The Freddie Steady 5
Tex-Pop
www.steadyboyrecords.com
A La Porte native and long-term resident of Austin, Freddie "Steady" Krc has worn many hats over the years. He's put in many years banging the skins for Jerry Jeff Walker, backed both Roky Erickson and Roger Waters, and released a mess of solo albums with a few different backing combos. He's also big overseas, especially in London and Prague, the capital of his ancestral homeland. Tex-Pop is a classic example of succinct truth in advertising.
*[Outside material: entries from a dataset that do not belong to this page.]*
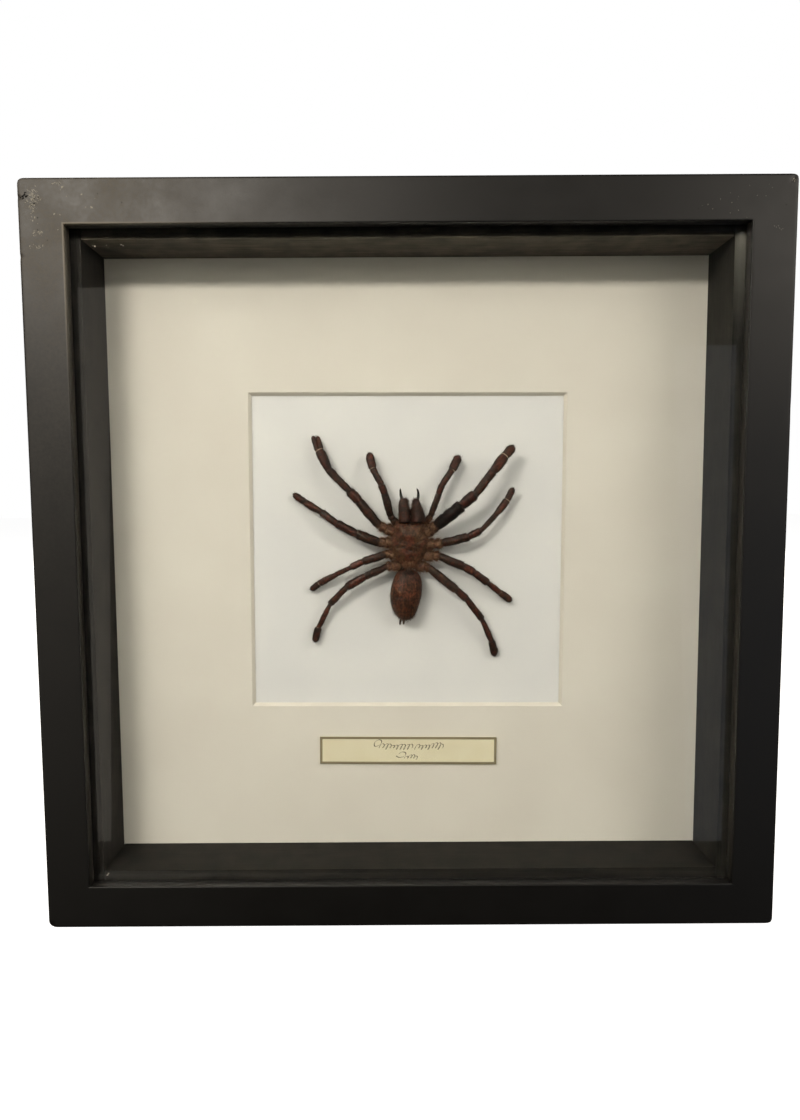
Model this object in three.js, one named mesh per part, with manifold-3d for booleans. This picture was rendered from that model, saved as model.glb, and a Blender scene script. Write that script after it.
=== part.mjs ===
// Framed tarantula specimen.
//
// A square black shadow-box frame stands upright on its bottom rail. Behind its front lip
// lie, one after another, a pane of glass, four deep spacer strips, a mat board with a
// bevel-cut window and a label, a white board that carries the dried spider, and the back
// board, which flat steel points hold in. A sawtooth hanger is riveted on the back board.
//
// Units are millimetres and +Z is up. The glazed front faces -Y, and +X is to the viewer's
// right. The origin is at the middle of the bottom of the whole object.

import * as THREE from 'three';
import { mergeVertices } from 'three/addons/utils/BufferGeometryUtils.js';
import Module from 'manifold-3d';

const wasm = await Module();
wasm.setup();

// ---- Driving dimensions ----

const FRAME_SIZE = 300; // outer width and height
const RAIL_DEPTH = 45; // front face to back edge
const FACE_WIDTH = 17.5; // front face of a rail
const WALL_WIDTH = 12.7; // rail behind the rebate
const LIP_DEPTH = 5.5; // front lip, in front of the glass
const EDGE_RADIUS = 1.2; // eased front edges
const GAP = 0.3; // clearance between two pieces that touch

const GLASS_THICKNESS = 2;
const SPACER_WIDTH = 8;
const SPACER_DEPTH = 25.8;
const MAT_THICKNESS = 1.5;
const SPECIMEN_BOARD_THICKNESS = 2;
const BACK_BOARD_THICKNESS = 3;

const WINDOW_SIZE = 138.5; // window in the mat, measured on its face
const WINDOW_RISE = 3; // window's centre above the frame's centre
const WINDOW_TILT = 0.3; // degrees clockwise, as it was cut by hand
const WINDOW_BEVEL = 1.3; // how far the cut edge slopes in

const LABEL = { width: 79.2, height: 12.5, thickness: 0.4, drop: 86.4, tilt: 0.5 };

// A steel point: its straight part, its narrow end, and its distance from the rail's middle.
const POINT = { width: 9, length: 13, straight: 7, tip: 2.2, thickness: 0.5, offset: 75 };
const HANGER = { length: 45, height: 8, thickness: 0.8, rise: 1.3, foot: 9, slope: 3, inset: 14 };
const TOOTH = { pitch: 2, depth: 1.6, width: 1.4, aside: 4 }; // aside: notches on each side
const RIVET = { head: 1.7, crown: 1.36, headThickness: 0.8, shank: 0.6, length: 3.4 };

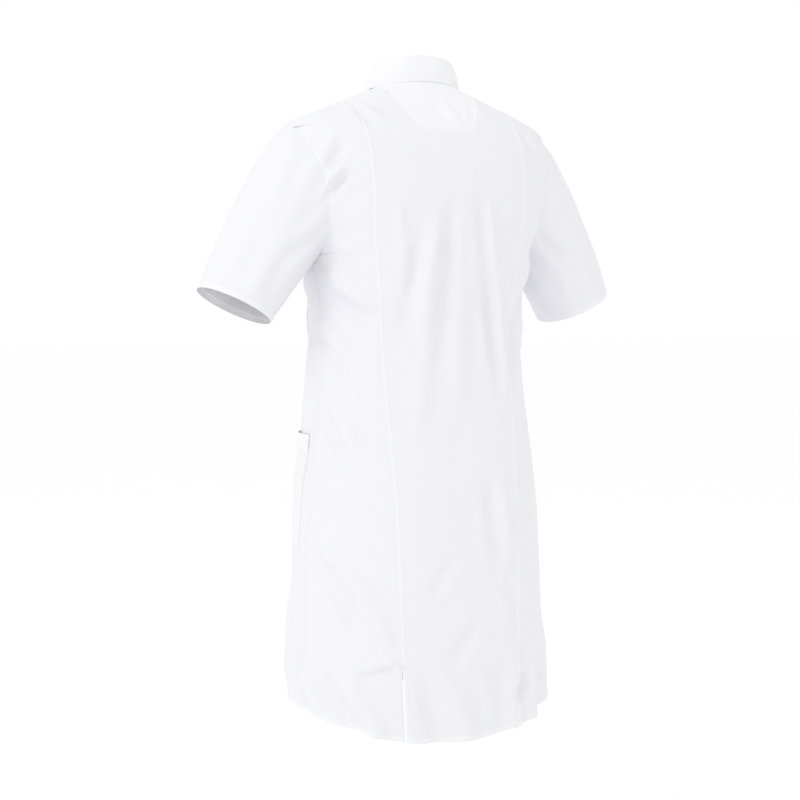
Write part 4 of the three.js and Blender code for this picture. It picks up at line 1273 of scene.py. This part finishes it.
def patch_pocket(name, group, low, high, start_of, width, fullness, hem_depth, left):
    bands = (0, 0.5, 1.0, 1.7, 2.4, 3.4, 4.6)
    ups = spread(low, high, 3.0, bands, (0, 0.6, 1.5))
    hem = np.array([high - hem_depth + d for d in (-1.6, -0.8, -0.2, 0.4, 1.2)])
    ups = np.unique(np.concatenate([ups, hem]))
    distances = spread(0, width, 3.0, bands, bands)
    angles = walk(ups, start_of(ups), distances)
    up = np.broadcast_to(ups[:, None], angles.shape)
    across_share = distances[None] / width
    rise = np.clip((up - low) / ((high - low) * 0.75), 0, 1)
    crown = np.sqrt(np.clip(np.sin(math.pi * across_share), 0, 1)) * rise * rise * (3 - 2 * rise)
    to_side = np.minimum(distances[None], width - distances[None]) + 0 * up
    to_low = up - low
    rim = np.minimum(to_side, to_low)
    ride_up = 0.35 + 0.85 * np.clip(rim / 1.2, 0, 1)
    groove = -0.35 * np.exp(-((rim - 2.4) / 0.6) ** 2)
    over_hem = up - (high - hem_depth)
    mouth = 0.7 * np.clip(over_hem / 0.9, 0, 1) - 0.35 * np.exp(-((over_hem - 1) / 0.8) ** 2)
    sag = 0.5 * np.sin(across_share * 9.0 + up / 19) * np.clip(to_side / 14, 0, 1)
    lift = ride_up + groove + mouth + fullness * crown + sag
    lift = lift + 0.6 * pucker(rim, up + distances[None], 2.4, 0.8)
    turned = (math.pi - angles) if left else angles
    grid = trunk_point(turned, up, lift)
    normal = body_normal(turned, up)
    # Layer count for the painted shade: the turned mouth gets the whiter colour, the rest a little of it
    plies = np.clip((up - (high - hem_depth)) / 0.9, 0, 1) + 0.3
    piece = grid_to_cloth(name, grid, outward=normal, double=np.clip(plies, 0, 1))
    at = bands.index(2.4)
    sew(group, grid[at:, at], normal[at:, at])
    sew(group, grid[at:, -1 - at], normal[at:, -1 - at])
    sew(group, grid[at, at:-at], normal[at, at:-at])
    row = int(np.argmin(np.abs(ups - (high - hem_depth + 1.2))))
    sew(group, grid[row, 2:-2], normal[row, 2:-2])
    return piece, body_point(turned, up)


lower_low, lower_high, lower_width, lower_gap = 268, 448, 158, 22
chest_low, chest_high, chest_width, chest_inset = 596, 716, 92, 6


def lower_start(ups):
    return walk(ups, side_edge(ups, True), np.array([float(lower_gap)]))[:, 0]


def chest_start(ups):
    """Walks back from the line beside the princess seam by the pocket's width."""
    edge = angle_at_x(np.full(len(ups), float(front_seam + chest_inset)), ups, True)
    sweep = np.linspace(0, 0.9, 300)
    angles = edge[:, None] - sweep
    points = body_point(angles, ups[:, None])
    run = np.concatenate([np.zeros((len(ups), 1)),
                          np.cumsum(np.linalg.norm(np.diff(points, axis=1), axis=2), axis=1)], axis=1)
    return np.array([np.interp(chest_width, run[r], angles[r]) for r in range(len(ups))])


pockets = {
    "lower_pocket_right": patch_pocket("lower_pocket_right_cloth", "trunk", lower_low, lower_high,
                                       lower_start, lower_width, 3.0, 22, False),
    "lower_pocket_left": patch_pocket("lower_pocket_left_cloth", "trunk", lower_low, lower_high, lower_start,
                                      lower_width, 3.0, 22, True),
    "chest_pocket": patch_pocket("chest_pocket_cloth", "trunk", chest_low, chest_high, chest_start,
                                 chest_width, 3.0, 20, True),
}

# %% [markdown]
# ## Press studs
# Each stud is a plastic cap on the outside of the left front, a socket ring behind it and a post on
# the right front. One of each is modelled from a short cylinder, then copied to its six places.


# %% One of each stud part
def clear_selection():
    for item in bpy.context.selected_objects:
        item.select_set(False)


def turned_part(name, radius, height, rings):
    """A round part: a cylinder whose top is inset and moved ring by ring, then its edges rounded."""
    clear_selection()
    bpy.ops.mesh.primitive_cylinder_add(vertices=40, radius=radius * MM, depth=height * MM,
                                        location=(0, 0, height * MM / 2))
    part = bpy.context.object
    part.name = name
    bpy.ops.object.transform_apply(location=True, rotation=True, scale=True)
    for inset, raise_by in rings:
        bpy.ops.object.mode_set(mode="EDIT")
        bpy.ops.mesh.select_all(action="DESELECT")
        bpy.ops.object.mode_set(mode="OBJECT")
        caps = [face for face in part.data.polygons if face.normal.z > 0.9 and len(face.vertices) > 4]
        top = max(face.center.z for face in caps)
        for face in part.data.polygons:
            face.select = len(face.vertices) > 4 and face.normal.z > 0.9 and abs(face.center.z - top) < 1e-6
        bpy.ops.object.mode_set(mode="EDIT")
        bpy.ops.mesh.select_mode(type="FACE")
        bpy.ops.mesh.inset(thickness=inset * MM, depth=0)
        bpy.ops.transform.translate(value=(0, 0, raise_by * MM))
        bpy.ops.object.mode_set(mode="OBJECT")
        for face in part.data.polygons:
            if face.select and len(face.vertices) > 4:
                for vertex in face.vertices:
                    part.data.vertices[vertex].select = True
    bevel = part.modifiers.new("rounded", "BEVEL")
    bevel.width = 0.22 * MM
    bevel.segments = 2
    bevel.limit_method = "ANGLE"
    bevel.angle_limit = math.radians(35)
    clear_selection()
    part.select_set(True)
    bpy.context.view_layer.objects.active = part
    bpy.ops.object.modifier_apply(modifier=bevel.name)
    bpy.ops.object.shade_smooth_by_angle(angle=math.radians(40))
    return part


cap_model = turned_part("cap_model", 6.0, 0.8, [(0.5, 0.25), (1.2, 0.42), (2.0, 0.18)])
socket_model = turned_part("socket_model", 5.2, 0.9, [(0.9, 0.0), (0.5, 0.9), (0.9, 0.0), (0.5, -1.2)])
post_model = turned_part("post_model", 5.2, 0.6, [(0.8, 0.12), (2.0, 0.0), (0.35, 1.3), (0.6, 0.35)])


def place_stud(model, name, node, level, lift, finish, body):
    clear_selection()
    piece = model.copy()
    piece.data = model.data.copy()
    piece.name = name
    scene.collection.objects.link(piece)
    quarter, up = np.array(math.pi / 2), np.array(float(level))
    out = Vector(body_normal(quarter, up).tolist())
    spot = Vector(((body_point(quarter, up) + np.array(body_normal(quarter, up)) * lift) * MM).tolist())
    turn_matrix = out.to_track_quat("Z", "X").to_matrix().to_4x4()
    turn_matrix.translation = spot
    piece.data.transform(turn_matrix)
    piece.data.materials.clear()
    piece.data.materials.append(finish)
    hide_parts(node)
    if body == "root":
        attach(piece, "root")
    else:
        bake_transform(piece)
    return piece


stud_pieces = {"front_left": [], "front_right": []}
for number, level in enumerate(stud_levels, 1):
    left_body, right_body = ("root", "root") if number == 1 else ("front_left", "front_right")
    name = f"stud_{number}"
    stud_pieces["front_left"].append(place_stud(cap_model, f"{name}_cap_shell", f"{name}_cap", level, 4.52,
                                                stud_plastic, left_body))
    stud_pieces["front_left"].append(place_stud(socket_model, f"{name}_socket_ring", f"{name}_socket", level,
                                                1.35, stud_metal, left_body))
    stud_pieces["front_right"].append(place_stud(post_model, f"{name}_post_stem", f"{name}_post", level, 0.05,
                                                 stud_metal, right_body))
for model in (cap_model, socket_model, post_model):
    bpy.data.objects.remove(model)
print(sum(len(group) for group in stud_pieces.values()), "stud parts placed")

# %% [markdown]
# ## Join the threads, and give each piece its place in the model
# Threads ride with the cloth they are sewn into. The cloth that crosses a joint keeps its place with
# its transform baked in; everything else rides on a body of the model, most of it on the coat's fixed body.

# %% Threads
sewing = {group: thread_piece(f"stitches_{group}", group) for group in threads}
for piece in sewing.values():
    piece.data.materials.append(thread_finish)
front_bend = {hand: ("root", f"front_{hand}", bend_from, bend_to) for hand in ("left", "right")}
tail_bend = ("root", "tail", tail_from, tail_to)
sleeve_bend = {}
for hand, sign in (("right", 1), ("left", -1)):
    across_arm = Vector((sign * 0.985, 0, -0.174))
    sleeve_bend[hand] = ("root", f"sleeve_{hand}_tube", across_arm * 0.2315, across_arm * 0.305)
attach(sewing["trunk"], "root")
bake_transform(sewing["back"])
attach(sewing["loop"], "loop")
for hand in ("left", "right"):
    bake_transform(sewing[f"front_{hand}"])
    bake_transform(sewing[f"sleeve_{hand}"])

finish_cloth(centre_back, centre_back_smooth, ["back_panel", "tail_flap"],
             blend=tail_bend)
for hand, (cloth_piece, smooth) in (("left", front_left), ("right", front_right)):
    finish_cloth(cloth_piece, smooth, [f"front_panel_{hand}", f"upper_panel_{hand}"],
                 blend=front_bend[hand])
for hand, (cloth_piece, smooth) in (("left", facing_left), ("right", facing_right)):
    finish_cloth(cloth_piece, smooth, [f"front_facing_{hand}", f"upper_facing_{hand}"],
                 blend=front_bend[hand])
for hand, (cloth_piece, smooth) in sleeves.items():
    finish_cloth(cloth_piece, smooth, [f"sleeve_{hand}", f"sleeve_head_{hand}"],
                 blend=sleeve_bend[hand])
for node, (cloth_piece, smooth) in pockets.items():
    panel = f"side_front_{'left' if node != 'lower_pocket_right' else 'right'}"
    finish_cloth(cloth_piece, smooth, [node])
finish_cloth(collar_stand, stand_grid, ["collar_stand"])
finish_cloth(collar_fall, fall_grid, ["collar_fall"])
finish_cloth(neck_facing, facing_smooth, ["back_neck_facing"])
finish_cloth(size_label, label_smooth, ["size_label"], finish=label_satin)
hanger_loop.data.materials.append(white_tape)
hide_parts("hanger_loop")
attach(hanger_loop, "loop")

# %% Sizes beside the model's, and the end
print("Model reach", [round(value, 3) for value in cad_low + cad_high])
The underlying principles of power-pop short, sharp songs, catchy melodies, copious jangle, snappy tempos, heaping helpings of harmonies are energy-boosted here with generous shots of Texas essence (Texessence?), and the result is the perfect album for a Hill Country Saturday-night dance party. "Le Jardin de Lumiere" is a midtempo rocker that made me think of Rodney Crowell, while songs like "Tin Whistle & a Wooden Drum," "London" and "What's So Hard About Love" feature that pillar of both the British Invasion and Tex-Mex rock the Vox Continental organ.